Problem:
Your task is to output the data exactly as it stands.
⁂
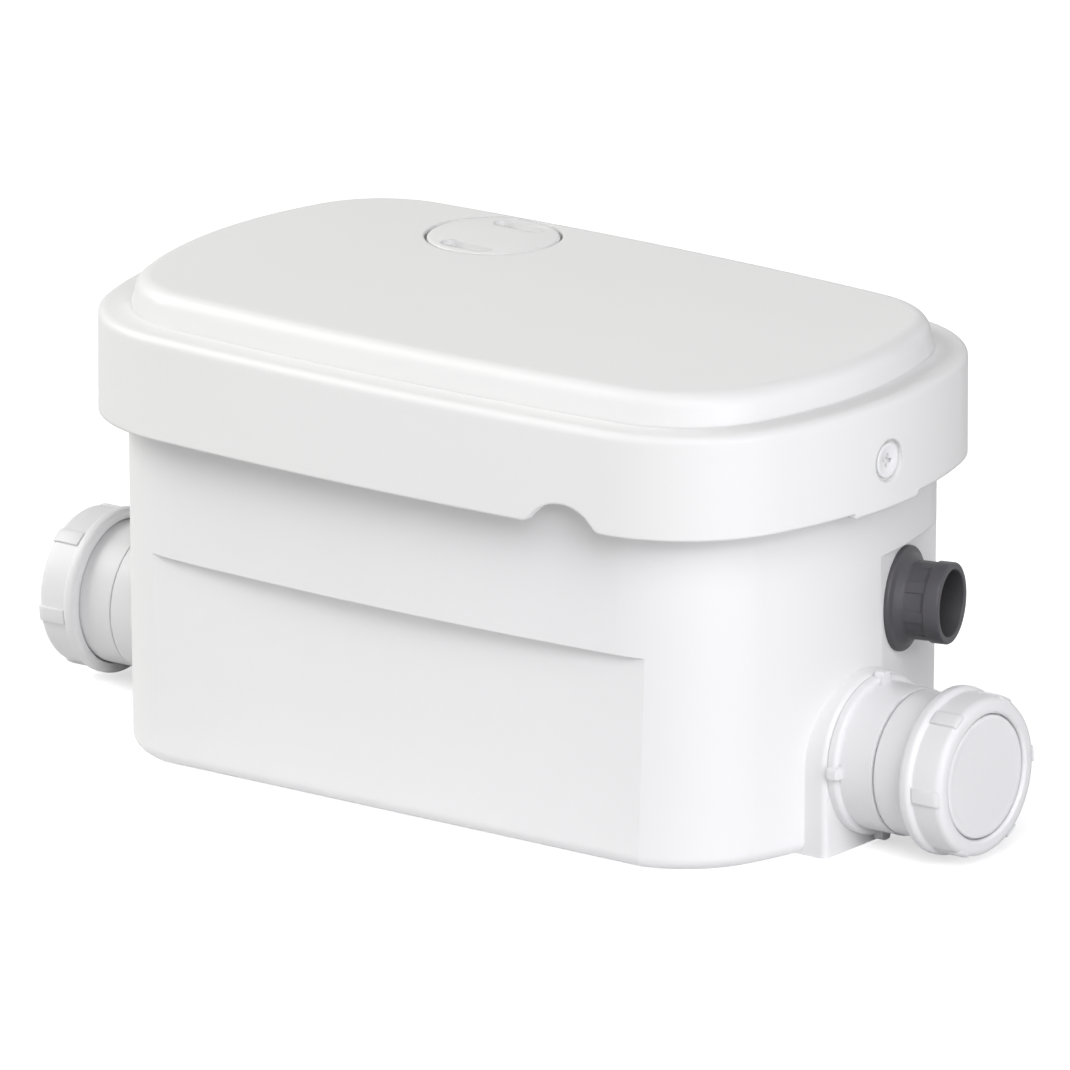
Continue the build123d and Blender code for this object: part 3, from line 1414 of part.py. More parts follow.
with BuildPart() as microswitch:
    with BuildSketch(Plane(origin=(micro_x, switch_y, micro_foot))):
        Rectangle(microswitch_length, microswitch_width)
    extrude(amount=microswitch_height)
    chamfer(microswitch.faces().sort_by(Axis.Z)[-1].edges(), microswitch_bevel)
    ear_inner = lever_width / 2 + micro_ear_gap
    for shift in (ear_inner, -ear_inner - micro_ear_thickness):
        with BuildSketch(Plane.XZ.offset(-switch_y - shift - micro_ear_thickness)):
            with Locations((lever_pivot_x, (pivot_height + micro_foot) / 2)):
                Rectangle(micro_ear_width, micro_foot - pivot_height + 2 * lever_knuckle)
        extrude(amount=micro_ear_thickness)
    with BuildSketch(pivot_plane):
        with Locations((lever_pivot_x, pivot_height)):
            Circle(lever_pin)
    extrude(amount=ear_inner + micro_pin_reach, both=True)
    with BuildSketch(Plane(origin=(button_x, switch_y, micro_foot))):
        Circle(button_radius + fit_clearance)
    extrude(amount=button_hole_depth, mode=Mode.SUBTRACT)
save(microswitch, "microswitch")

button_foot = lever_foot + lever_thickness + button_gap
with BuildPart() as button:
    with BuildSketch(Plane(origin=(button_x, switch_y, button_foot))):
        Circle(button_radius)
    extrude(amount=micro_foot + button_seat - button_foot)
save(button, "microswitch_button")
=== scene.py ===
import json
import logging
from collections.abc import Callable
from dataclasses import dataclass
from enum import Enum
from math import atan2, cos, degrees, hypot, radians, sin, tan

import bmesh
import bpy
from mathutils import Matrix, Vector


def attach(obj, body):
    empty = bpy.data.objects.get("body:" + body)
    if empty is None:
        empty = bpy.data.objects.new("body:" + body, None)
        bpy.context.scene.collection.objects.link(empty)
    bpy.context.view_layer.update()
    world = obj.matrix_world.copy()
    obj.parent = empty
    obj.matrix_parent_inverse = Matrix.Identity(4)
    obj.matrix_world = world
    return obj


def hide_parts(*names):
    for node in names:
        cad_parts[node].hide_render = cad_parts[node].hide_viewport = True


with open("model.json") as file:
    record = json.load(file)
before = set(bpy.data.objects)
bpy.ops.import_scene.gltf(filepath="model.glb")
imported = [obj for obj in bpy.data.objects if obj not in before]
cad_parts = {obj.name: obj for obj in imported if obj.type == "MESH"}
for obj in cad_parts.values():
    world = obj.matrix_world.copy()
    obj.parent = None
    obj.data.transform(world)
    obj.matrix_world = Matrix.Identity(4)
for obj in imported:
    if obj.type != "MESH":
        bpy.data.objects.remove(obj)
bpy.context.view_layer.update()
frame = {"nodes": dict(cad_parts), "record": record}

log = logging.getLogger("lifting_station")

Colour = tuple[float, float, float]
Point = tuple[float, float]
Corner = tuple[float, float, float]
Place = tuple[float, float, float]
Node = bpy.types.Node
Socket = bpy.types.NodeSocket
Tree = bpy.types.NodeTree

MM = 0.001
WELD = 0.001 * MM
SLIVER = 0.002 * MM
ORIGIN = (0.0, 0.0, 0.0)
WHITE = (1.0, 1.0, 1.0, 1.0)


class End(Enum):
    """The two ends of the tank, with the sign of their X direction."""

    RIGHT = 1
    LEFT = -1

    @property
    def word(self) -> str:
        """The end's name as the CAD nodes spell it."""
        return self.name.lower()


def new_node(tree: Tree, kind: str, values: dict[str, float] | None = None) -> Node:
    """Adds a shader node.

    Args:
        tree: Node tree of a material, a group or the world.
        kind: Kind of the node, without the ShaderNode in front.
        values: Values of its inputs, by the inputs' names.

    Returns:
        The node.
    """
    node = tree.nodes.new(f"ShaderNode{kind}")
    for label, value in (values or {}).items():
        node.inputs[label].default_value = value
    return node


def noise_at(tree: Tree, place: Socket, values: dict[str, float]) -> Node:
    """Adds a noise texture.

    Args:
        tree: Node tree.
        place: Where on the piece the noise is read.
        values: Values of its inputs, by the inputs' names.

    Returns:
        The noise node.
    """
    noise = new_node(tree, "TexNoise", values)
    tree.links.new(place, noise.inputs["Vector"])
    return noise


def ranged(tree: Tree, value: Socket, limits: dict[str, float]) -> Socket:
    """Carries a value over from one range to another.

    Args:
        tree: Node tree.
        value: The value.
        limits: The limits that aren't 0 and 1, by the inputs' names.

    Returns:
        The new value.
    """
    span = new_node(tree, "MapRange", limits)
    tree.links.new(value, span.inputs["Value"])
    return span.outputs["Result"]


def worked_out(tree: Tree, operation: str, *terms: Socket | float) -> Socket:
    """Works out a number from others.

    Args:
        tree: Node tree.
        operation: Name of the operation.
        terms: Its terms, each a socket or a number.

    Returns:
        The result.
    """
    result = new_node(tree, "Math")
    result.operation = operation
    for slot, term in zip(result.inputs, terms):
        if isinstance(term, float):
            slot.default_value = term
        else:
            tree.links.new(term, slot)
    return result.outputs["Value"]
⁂
Answer to the problem:
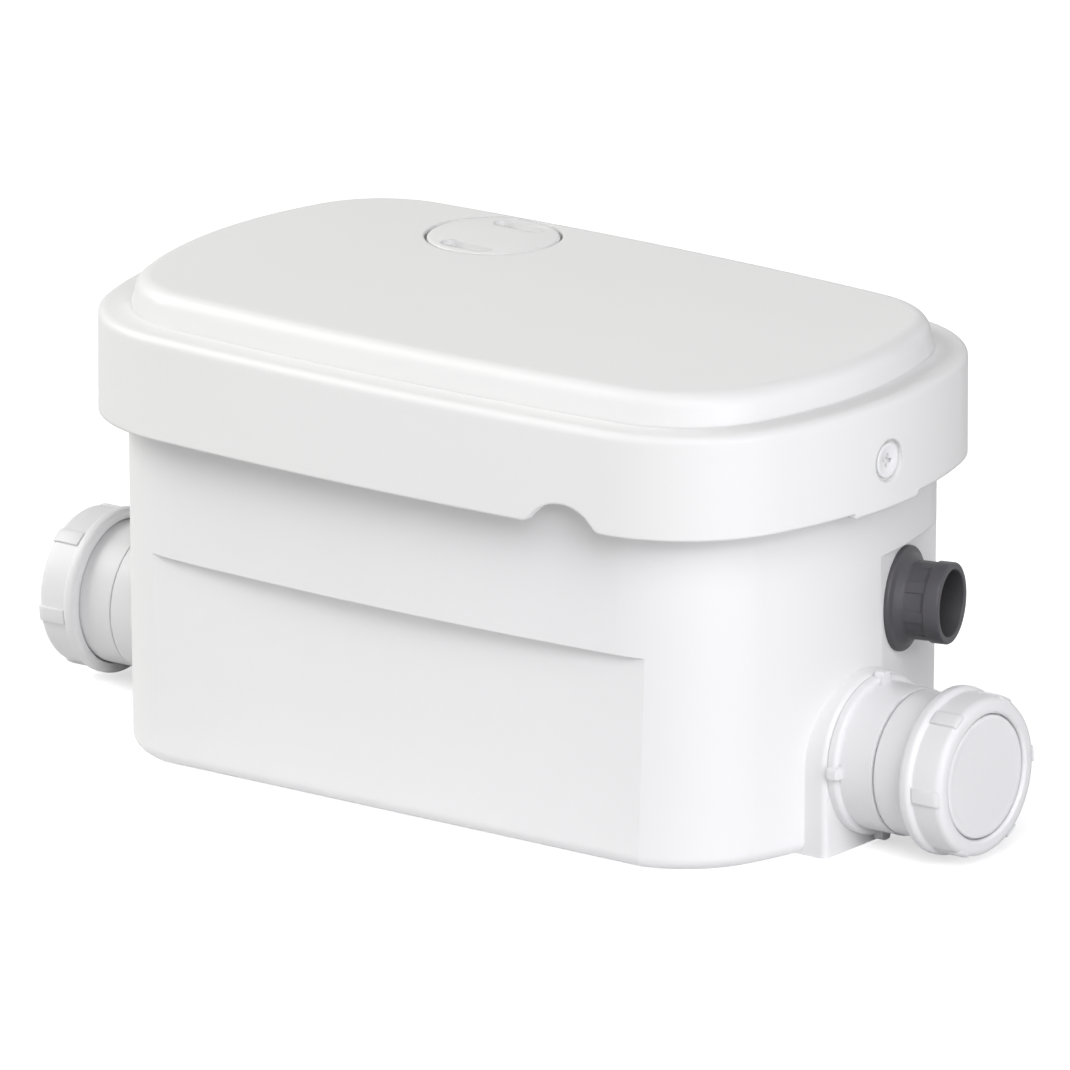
Continue the build123d and Blender code for this object: part 3, from line 1414 of part.py. More parts follow.
with BuildPart() as microswitch:
    with BuildSketch(Plane(origin=(micro_x, switch_y, micro_foot))):
        Rectangle(microswitch_length, microswitch_width)
    extrude(amount=microswitch_height)
    chamfer(microswitch.faces().sort_by(Axis.Z)[-1].edges(), microswitch_bevel)
    ear_inner = lever_width / 2 + micro_ear_gap
    for shift in (ear_inner, -ear_inner - micro_ear_thickness):
        with BuildSketch(Plane.XZ.offset(-switch_y - shift - micro_ear_thickness)):
            with Locations((lever_pivot_x, (pivot_height + micro_foot) / 2)):
                Rectangle(micro_ear_width, micro_foot - pivot_height + 2 * lever_knuckle)
        extrude(amount=micro_ear_thickness)
    with BuildSketch(pivot_plane):
        with Locations((lever_pivot_x, pivot_height)):
            Circle(lever_pin)
    extrude(amount=ear_inner + micro_pin_reach, both=True)
    with BuildSketch(Plane(origin=(button_x, switch_y, micro_foot))):
        Circle(button_radius + fit_clearance)
    extrude(amount=button_hole_depth, mode=Mode.SUBTRACT)
save(microswitch, "microswitch")

button_foot = lever_foot + lever_thickness + button_gap
with BuildPart() as button:
    with BuildSketch(Plane(origin=(button_x, switch_y, button_foot))):
        Circle(button_radius)
    extrude(amount=micro_foot + button_seat - button_foot)
save(button, "microswitch_button")
=== scene.py ===
import json
import logging
from collections.abc import Callable
from dataclasses import dataclass
from enum import Enum
from math import atan2, cos, degrees, hypot, radians, sin, tan

import bmesh
import bpy
from mathutils import Matrix, Vector


def attach(obj, body):
    empty = bpy.data.objects.get("body:" + body)
    if empty is None:
        empty = bpy.data.objects.new("body:" + body, None)
        bpy.context.scene.collection.objects.link(empty)
    bpy.context.view_layer.update()
    world = obj.matrix_world.copy()
    obj.parent = empty
    obj.matrix_parent_inverse = Matrix.Identity(4)
    obj.matrix_world = world
    return obj


def hide_parts(*names):
    for node in names:
        cad_parts[node].hide_render = cad_parts[node].hide_viewport = True


with open("model.json") as file:
    record = json.load(file)
before = set(bpy.data.objects)
bpy.ops.import_scene.gltf(filepath="model.glb")
imported = [obj for obj in bpy.data.objects if obj not in before]
cad_parts = {obj.name: obj for obj in imported if obj.type == "MESH"}
for obj in cad_parts.values():
    world = obj.matrix_world.copy()
    obj.parent = None
    obj.data.transform(world)
    obj.matrix_world = Matrix.Identity(4)
for obj in imported:
    if obj.type != "MESH":
        bpy.data.objects.remove(obj)
bpy.context.view_layer.update()
frame = {"nodes": dict(cad_parts), "record": record}

log = logging.getLogger("lifting_station")

Colour = tuple[float, float, float]
Point = tuple[float, float]
Corner = tuple[float, float, float]
Place = tuple[float, float, float]
Node = bpy.types.Node
Socket = bpy.types.NodeSocket
Tree = bpy.types.NodeTree

MM = 0.001
WELD = 0.001 * MM
SLIVER = 0.002 * MM
ORIGIN = (0.0, 0.0, 0.0)
WHITE = (1.0, 1.0, 1.0, 1.0)


class End(Enum):
    """The two ends of the tank, with the sign of their X direction."""

    RIGHT = 1
    LEFT = -1

    @property
    def word(self) -> str:
        """The end's name as the CAD nodes spell it."""
        return self.name.lower()


def new_node(tree: Tree, kind: str, values: dict[str, float] | None = None) -> Node:
    """Adds a shader node.

    Args:
        tree: Node tree of a material, a group or the world.
        kind: Kind of the node, without the ShaderNode in front.
        values: Values of its inputs, by the inputs' names.

    Returns:
        The node.
    """
    node = tree.nodes.new(f"ShaderNode{kind}")
    for label, value in (values or {}).items():
        node.inputs[label].default_value = value
    return node


def noise_at(tree: Tree, place: Socket, values: dict[str, float]) -> Node:
    """Adds a noise texture.

    Args:
        tree: Node tree.
        place: Where on the piece the noise is read.
        values: Values of its inputs, by the inputs' names.

    Returns:
        The noise node.
    """
    noise = new_node(tree, "TexNoise", values)
    tree.links.new(place, noise.inputs["Vector"])
    return noise


def ranged(tree: Tree, value: Socket, limits: dict[str, float]) -> Socket:
    """Carries a value over from one range to another.

    Args:
        tree: Node tree.
        value: The value.
        limits: The limits that aren't 0 and 1, by the inputs' names.

    Returns:
        The new value.
    """
    span = new_node(tree, "MapRange", limits)
    tree.links.new(value, span.inputs["Value"])
    return span.outputs["Result"]


def worked_out(tree: Tree, operation: str, *terms: Socket | float) -> Socket:
    """Works out a number from others.

    Args:
        tree: Node tree.
        operation: Name of the operation.
        terms: Its terms, each a socket or a number.

    Returns:
        The result.
    """
    result = new_node(tree, "Math")
    result.operation = operation
    for slot, term in zip(result.inputs, terms):
        if isinstance(term, float):
            slot.default_value = term
        else:
            tree.links.new(term, slot)
    return result.outputs["Value"]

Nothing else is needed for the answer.